Hace unos meses visité la Dirección General de Aduanas para resolver un problema que requería ser atendido de manera inmediata.
Me registré en las oficinas dedicadas para el ingreso, entregando mi cédula e informando el nombre de la persona a quien iba a ver. Hasta ahí todo estaba funcionando bien. Me entregaron un papelito con un pegamento que se adhiere a la ropa. Así lo hice. Luego me dirigí a la puerta desde la cual una persona me iba a indicar donde tomar el elevador que me conduciría hacia la cuarta planta. A partir de ese momento comenzó el teatro, la novela, el cuento o la comedia. Los géneros sobraban.
Al acercarme a la puerta, una señora vestida con uniforme militar me interceptó para preguntarme si yo tenía un abrigo que me cubriera los hombros porque según ella, “con mi vestimenta” y, entornando los ojos de manera burlona, no podía acceder al edificio de la DGA. Cuando oí eso le pregunté directamente que tenía mi vestimenta que impedía mi entrada a las oficinas de esa institución. No hubo respuesta. Le volví a preguntar y me volvió a entornar los ojos diciéndome que me acercara a la recepción porque ahí podían prestarme un abrigo. Abrigo?, dije yo, pero si la temperatura de hoy es 35 grados, ¿cómo es que usted me habla de abrigo? Prestado? No entiendo, le respondí. En ese momento pensé que estaba viviendo en una ficción.
Al ver la actitud de la joven militar, regresé a la recepción donde me había registrado, le expliqué que no me dejaban entrar porque no cumplía con ciertos requisitos de indumentaria, a lo que me respondieron levantando un abrigo sucio, manchado y posiblemente contaminado. Esta vez quien no contestó fui yo.
Regresé donde la señora militar quien al estar aferrada a su posición aprendida de quien sabe que antiguo y obsoleto manual, imposibilitó de manera ruda y arbitraria mi acceso a esas oficinas.
Enmudecí y el corazón se me aceleró. Me tiré sin fuerzas en el primer sillón que encontré y desde ahí vi a una voluminosa empleada de esa institución que se contoneaba llevando unos pantalones jeans "atrincao" y una blusa "atrincaísima" con la que exhibía la mitad de sus pechos, pero con un abrigo con piedrecitas brillantes que le cubría completamente los hombros.
En ese momento no supe que pensar. Sólo sentí una tremenda impotencia y frustración. Hice una llamada a un amigo y le pregunté, sin más, en qué país yo estaba viviendo. Por el silencio que hizo supongo que pensó que yo estaba teniendo un episodio de Alzheimer repentino. Luego, después de mi explicación, entendió la situación y me pidió paciencia. Tuve mucha paciencia, más de lo que estoy acostumbrada a prometer. Al poco rato se resolvió mi acceso y en consecuencia pude hacer la gestión que requería inminente atención.

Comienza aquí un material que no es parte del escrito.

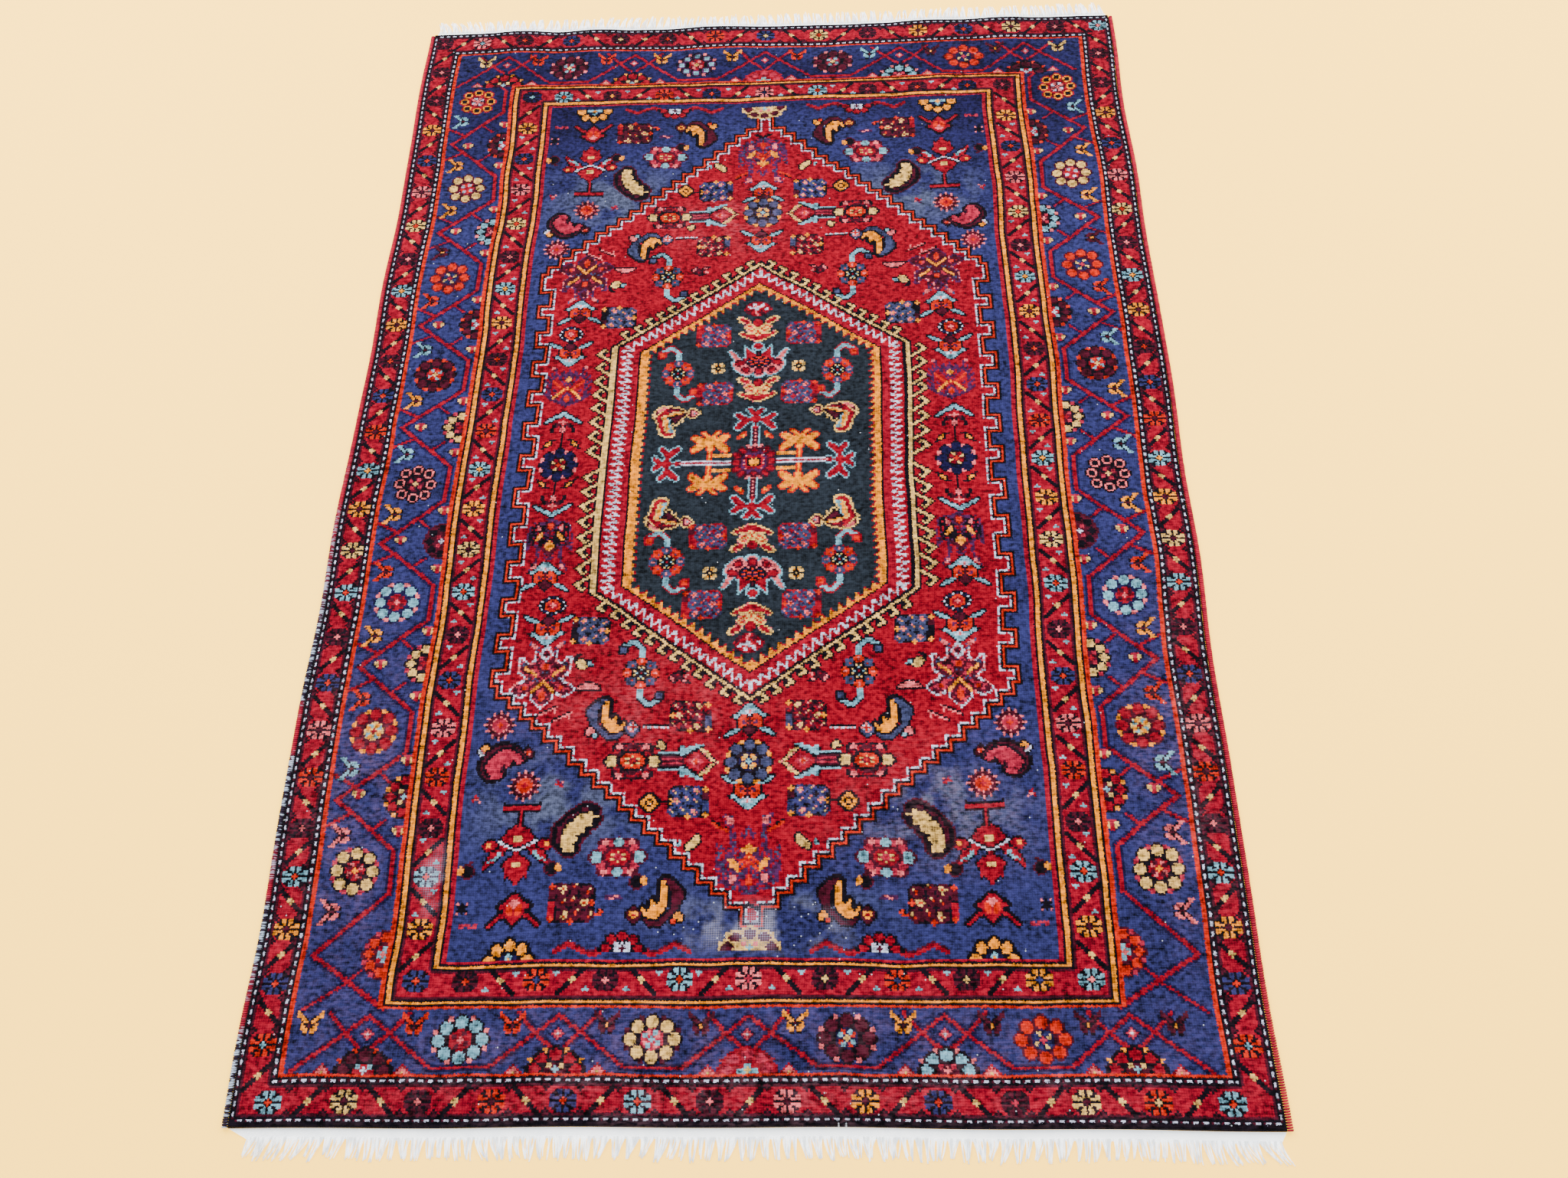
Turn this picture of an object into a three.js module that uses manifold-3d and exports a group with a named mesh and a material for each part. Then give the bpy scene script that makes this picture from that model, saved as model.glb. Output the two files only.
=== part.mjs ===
// A hand-knotted wool rug with a plain-woven cotton strip and a short fringe at each end.
// It lies on the floor, a little uneven along its edges and rippled at its far end.
// Sizes are in millimetres. X runs across the rug, Y along it towards the far end, Z up.
// The origin is on the floor, under the middle of the whole rug.
import * as THREE from "three";
import { mergeVertices } from "three/addons/utils/BufferGeometryUtils.js";
import Module from "manifold-3d";

const wasm = await Module();
wasm.setup();

// Driving dimensions
const pileWidth = 1304;
const pileLength = 1990;
const pileThickness = 9;
const seam = 0.3; // the gap that neighbouring pieces keep
const columns = 34; // steps across the pile
const rows = 24; // steps along it, closer together towards the far end
const rowCrowding = 1.35;

const selvedge = { width: 8, height: 6.4, sides: 8 };

const locksPerEnd = 112;
const lock = { rootWidth: 3.4, rootHeight: 1.5, tipShare: 0.35, sides: 3, steps: 2, inStrip: 3 };

// The two ends: the woven strip's width, how far its outer edge is tucked in at each corner,
// and the shortest and longest lock of its fringe.
const stripThickness = 1.8;
const ends = {
  front: { side: -1, strip: 13, tuckLeft: 26, tuckRight: 8, shortest: 19, longest: 26 },
  back: { side: 1, strip: 12, tuckLeft: 6, tuckRight: 6, shortest: 24, longest: 32 },
};

// How far each edge wanders from straight: a row for each wave, with its reach, its length
// and the place along the edge where it starts.
const waves = {
  left: [
    { reach: 2.4, length: 1560, start: 120 },
    { reach: 1.6, length: 430, start: 40 },
    { reach: 0.7, length: 250, start: -70 },
  ],
  right: [
    { reach: 2.2, length: 1340, start: -210 },
    { reach: 1.5, length: 390, start: 90 },
    { reach: 0.7, length: 270, start: 10 },
  ],
  front: [
    { reach: 1.5, length: 1500, start: -380 },
    { reach: 0.8, length: 340, start: 25 },
  ],
  back: [
    { reach: 1.8, length: 1180, start: 260 },
    { reach: 0.8, length: 300, start: -60 },
  ],
};

// The ripples that lift the far end: where each one is, its height and its half width.
const ripples = [
  { x: -477, height: 5.0, halfWidth: 84 },
  { x: -333, height: 3.8, halfWidth: 80 },
  { x: -103, height: 5.6, halfWidth: 110 },
  { x: 313, height: 2.6, halfWidth: 96 },
  { x: 450, height: 4.4, halfWidth: 90 },
];
const rippleReach = { onPile: 190, onFringe: 44 };

// How the fringe combs over sideways: where, how far at the tips, and half the width of the tuft.
const leans = {
  front: [
    { x: -590, reach: -11, halfWidth: 170 },
    { x: -330, reach: 5, halfWidth: 90 },
    { x: -120, reach: -4, halfWidth: 120 },
    { x: 110, reach: 5, halfWidth: 110 },
    { x: 350, reach: -4, halfWidth: 130 },
    { x: 650, reach: 14, halfWidth: 170 },
  ],
  back: [
    { x: -650, reach: -12, halfWidth: 190 },
    { x: -280, reach: 5, halfWidth: 140 },
    { x: 40, reach: -4, halfWidth: 130 },
    { x: 330, reach: 4, halfWidth: 120 },
    { x: 560, reach: -3, halfWidth: 90 },
  ],
};
const leanScatter = 1.4;

// Small helpers
const sumOfWaves = (table, along) =>
  table.reduce((sum, w) => sum + w.reach * Math.sin((2 * Math.PI * (along - w.start)) / w.length), 0);
const hump = (share) => Math.cos((Math.PI / 2) * THREE.MathUtils.clamp(share, -1, 1)) ** 2;
const sumOfHumps = (table, size, x) =>
  table.reduce((sum, h) => sum + h[size] * hump((x - h.x) / h.halfWidth), 0);
const scatter = (seed) => {
  const value = Math.sin(seed * 127.1) * 43758.5453;
  return value - Math.floor(value);
};

// How high a ripple holds the rug off the floor at one place.
function lift(x, y) {
  const beyond = y - pileLength / 2;
  const along = hump(beyond / (beyond > 0 ? rippleReach.onFringe : rippleReach.onPile));
  return along * sumOfHumps(ripples, "height", x);
}

// Moves a point of the straight rug to where it lies on the floor.
function settle(point) {
  const across = point.x / pileWidth + 0.5;
  const along = point.y / pileLength + 0.5;
  const sideways = THREE.MathUtils.lerp(
    sumOfWaves(waves.left, point.y), sumOfWaves(waves.right, point.y), across);
  const lengthways = THREE.MathUtils.lerp(
    sumOfWaves(waves.front, point.x), sumOfWaves(waves.back, point.x), along);
  point.z += lift(point.x, point.y);
  point.x += sideways;
  point.y += lengthways;
}

// Crowds evenly spaced rows towards the far end.
function crowdRows(point) {
  const share = THREE.MathUtils.clamp(point.y / pileLength + 0.5, 0, 1);
  point.y = (0.5 - (1 - share) ** rowCrowding) * pileLength;
}

// Runs each step in turn on every point of a geometry.
function reshape(geometry, ...steps) {
  const places = geometry.getAttribute("position");
  const point = new THREE.Vector3();
  for (let i = 0; i < places.count; i += 1) {
    point.fromBufferAttribute(places, i);
    steps.forEach((step) => step(point));
    places.setXYZ(i, point.x, point.y, point.z);
  }
  return geometry;
}

function solid(geometry) {
  const bare = geometry.clone();
  bare.deleteAttribute("normal");
  bare.deleteAttribute("uv");
  const merged = mergeVertices(bare, 1e-3);
  return new wasm.Manifold(new wasm.Mesh({
    numProp: 3,
    vertProperties: new Float32Array(merged.getAttribute("position").array),
    triVerts: new Uint32Array(merged.index.array),
  }));
}

function geometryOf(body) {
  const made = body.getMesh();
  const geometry = new THREE.BufferGeometry();
  geometry.setAttribute("position", new THREE.BufferAttribute(made.vertProperties, 3));
  geometry.setIndex(new THREE.BufferAttribute(made.triVerts, 1));
  return geometry;
}

// The pile: one slab of knotted wool
function pileSlab() {
  const slab = new THREE.BoxGeometry(pileWidth, pileLength, pileThickness, columns, rows, 1);
  slab.translate(0, 0, pileThickness / 2);
  return reshape(slab, crowdRows, settle);
}

// A selvedge: the oval cord of wrapped warps down one long side
function selvedgeCord(side) {
  const cord = new THREE.CylinderGeometry(
    0.5, 0.5, pileLength, selvedge.sides, rows, false, Math.PI / selvedge.sides);
  const flatToFlat = Math.cos(Math.PI / selvedge.sides);
  cord.scale(selvedge.width / flatToFlat, 1, selvedge.height / flatToFlat);
  cord.translate(side * (pileWidth / 2 + seam + selvedge.width / 2), 0, selvedge.height / 2);
  return reshape(cord, crowdRows, settle);
}

// The woven strip at one end, with its outer corners tucked in
function wovenStrip(end) {
  const strip = new THREE.BoxGeometry(pileWidth, end.strip, stripThickness, columns, 1, 1);
  const tuckIn = (point) => {
    const outer = point.y * end.side > 0;
    const left = -pileWidth / 2 + (outer ? end.tuckLeft : 0);
    const right = pileWidth / 2 - (outer ? end.tuckRight : 0);
    point.x = THREE.MathUtils.lerp(left, right, point.x / pileWidth + 0.5);
    point.y += end.side * (pileLength / 2 + seam + end.strip / 2);
    point.z += stripThickness / 2;
  };
  return reshape(strip, tuckIn, settle);
}

// One lock of the fringe: three sides, its flat underside on the floor, narrowing to its tip
function fringeLock(end, lean, index) {
  const seed = index + 1 + (end.side > 0 ? locksPerEnd : 0);
  const long = THREE.MathUtils.lerp(end.shortest, end.longest, scatter(seed)) + lock.inStrip;
  const share = (index + 0.5) / locksPerEnd;
  const root = THREE.MathUtils.lerp(
    -pileWidth / 2 + end.tuckLeft, pileWidth / 2 - end.tuckRight, share);
  const swing = sumOfHumps(lean, "reach", root) + leanScatter * (2 * scatter(seed + 0.5) - 1);
  const prism = new THREE.CylinderGeometry(1, 1, 1, lock.sides, lock.steps, false, 0);
  const rootAt = pileLength / 2 + seam + end.strip - lock.inStrip;
  return reshape(prism, (point) => {
    const out = point.y + 0.5;
    const narrowed = THREE.MathUtils.lerp(1, lock.tipShare, out);
    const height = (point.z + 0.5) / 1.5;
    const aside = (point.x * narrowed * lock.rootWidth) / Math.sqrt(3);
    point.x = root + end.side * aside + swing * out ** 1.6;
    point.y = end.side * (rootAt + long * out);
    point.z = height * narrowed * lock.rootHeight;
  }, settle);
}

function fringe(name) {
  const end = ends[name];
  const locks = Array.from({ length: locksPerEnd }, (_, i) => solid(fringeLock(end, leans[name], i)));
  return geometryOf(wasm.Manifold.union([solid(wovenStrip(end)), ...locks]));
}

// Finishes
const wool = new THREE.MeshStandardMaterial({ color: 0xa5182a, roughness: 0.92, metalness: 0 });
const cordWool = new THREE.MeshStandardMaterial({ color: 0xb8252c, roughness: 0.88, metalness: 0 });
const cotton = new THREE.MeshStandardMaterial({ color: 0xe6e4dd, roughness: 0.9, metalness: 0 });

function piece(name, geometry, material) {
  const mesh = new THREE.Mesh(geometry, material);
  mesh.name = name;
  return mesh;
}

const rug = new THREE.Group();
rug.add(piece("pile", pileSlab(), wool));
rug.add(piece("selvedge_left", selvedgeCord(-1), cordWool));
rug.add(piece("selvedge_right", selvedgeCord(1), cordWool));
rug.add(piece("fringe_front", fringe("front"), cotton));
rug.add(piece("fringe_back", fringe("back"), cotton));

// The origin goes under the middle of the whole rug.
const middle = new THREE.Box3().setFromObject(rug).getCenter(new THREE.Vector3());
rug.position.set(-middle.x, -middle.y, 0);

export default rug;
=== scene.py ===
# %% [markdown]
# # A hand-knotted wool rug
# A rug like this is knotted on a loom: cotton warps run its whole length, and every knot is a tuft
# of dyed wool tied round two of them. The pattern is a chart of knots, the long sides are bound
# with wool, and at both ends the warps are woven into a narrow strip and left as a fringe.
# The lesson goes the same way: first how the rug lies, then the chart, the pile that carries it,
# the bindings, the woven ends, the fringe, and last the yarns, the light and the camera.

import bpy
import numpy as np
from mathutils import Matrix, Vector


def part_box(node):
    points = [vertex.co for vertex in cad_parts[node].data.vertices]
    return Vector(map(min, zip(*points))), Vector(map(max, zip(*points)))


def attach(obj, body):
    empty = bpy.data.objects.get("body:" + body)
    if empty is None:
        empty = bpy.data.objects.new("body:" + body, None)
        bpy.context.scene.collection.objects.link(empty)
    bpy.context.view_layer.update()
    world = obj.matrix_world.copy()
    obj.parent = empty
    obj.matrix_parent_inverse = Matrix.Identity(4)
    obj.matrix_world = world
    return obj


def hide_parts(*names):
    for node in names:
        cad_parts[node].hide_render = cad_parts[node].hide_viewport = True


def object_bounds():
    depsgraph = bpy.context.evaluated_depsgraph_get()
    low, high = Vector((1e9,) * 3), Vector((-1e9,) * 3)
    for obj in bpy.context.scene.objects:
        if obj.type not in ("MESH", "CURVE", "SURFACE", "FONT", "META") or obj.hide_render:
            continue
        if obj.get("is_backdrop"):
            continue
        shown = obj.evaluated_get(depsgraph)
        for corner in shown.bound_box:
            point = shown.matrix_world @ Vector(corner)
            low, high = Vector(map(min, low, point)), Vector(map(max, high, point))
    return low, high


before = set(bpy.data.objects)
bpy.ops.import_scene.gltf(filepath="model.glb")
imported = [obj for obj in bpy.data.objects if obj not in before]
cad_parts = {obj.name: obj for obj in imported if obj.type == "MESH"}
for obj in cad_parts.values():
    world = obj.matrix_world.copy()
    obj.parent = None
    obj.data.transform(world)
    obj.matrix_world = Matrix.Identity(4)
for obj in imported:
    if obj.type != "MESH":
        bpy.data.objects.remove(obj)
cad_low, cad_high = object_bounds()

mm = 0.001

# %% [markdown]
# ## How the rug lies
# No rug lies perfectly straight: its edges wander by a few millimetres, and its far end is held
# up by low ripples. It could be draped by simulation, but stiff wool on a flat floor hardly moves,
# so a few sine waves and humps say where each point goes. Every piece passes through the same
# function, so that they stay together.

# %% Sizes of the straight rug, in millimetres
pile_wide, pile_long, pile_thick = 1304.0, 1990.0, 9.0
seam = 0.3
binding_wide, binding_high = 8.0, 6.4
strip_thick = 1.8
# which way an end points, its woven strip, how far that is tucked in at each corner, its strands
ends = {
    "front": dict(way=-1, strip=13.0, tuck_left=26.0, tuck_right=8.0, shortest=19.0, longest=26.0),
    "back": dict(way=1, strip=12.0, tuck_left=6.0, tuck_right=6.0, shortest=24.0, longest=32.0),
}

# %% Where each point of the straight rug ends up
# reach, length and start of each wave along an edge
edge_waves = {
    "left": ((2.4, 1560, 120), (1.6, 430, 40), (0.7, 250, -70)),
    "right": ((2.2, 1340, -210), (1.5, 390, 90), (0.7, 270, 10)),
    "front": ((1.5, 1500, -380), (0.8, 340, 25)),
    "back": ((1.8, 1180, 260), (0.8, 300, -60)),
}
# place across, height and half width of each ripple
ripples = ((-477, 5.0, 84), (-333, 3.8, 80), (-103, 5.6, 110), (313, 2.6, 96), (450, 4.4, 90))
ripple_on_pile, ripple_on_fringe = 190.0, 44.0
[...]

Lo que definitivamente no se ha resuelto en esta sociedad es la doble moral, la ridiculez, la brutalidad, la arrogancia, , la misoginia, la misoginia internalizada (cuando las mujeres somos cómplices de nuestra propia opresión), la cobardía y el sexismo, entre muchas otras cosas más.
Debemos seguir contribuyendo a hacer que muchas cosas que nos dan vergüenza se puedan modificar; que no nos sigamos sometiendo a las limitaciones del sistema o de un orden fatalmente establecido (posiblemente desde la época de Trujillo); que tengamos el coraje de hacer que las cosas cambien con buenos argumentos, con buenas soluciones; que aprendamos a pensar “fuera del cajón”, o sea, más allá de las imposiciones irracionales, incoherentes y descabelladas que quiere imponer la sociedad.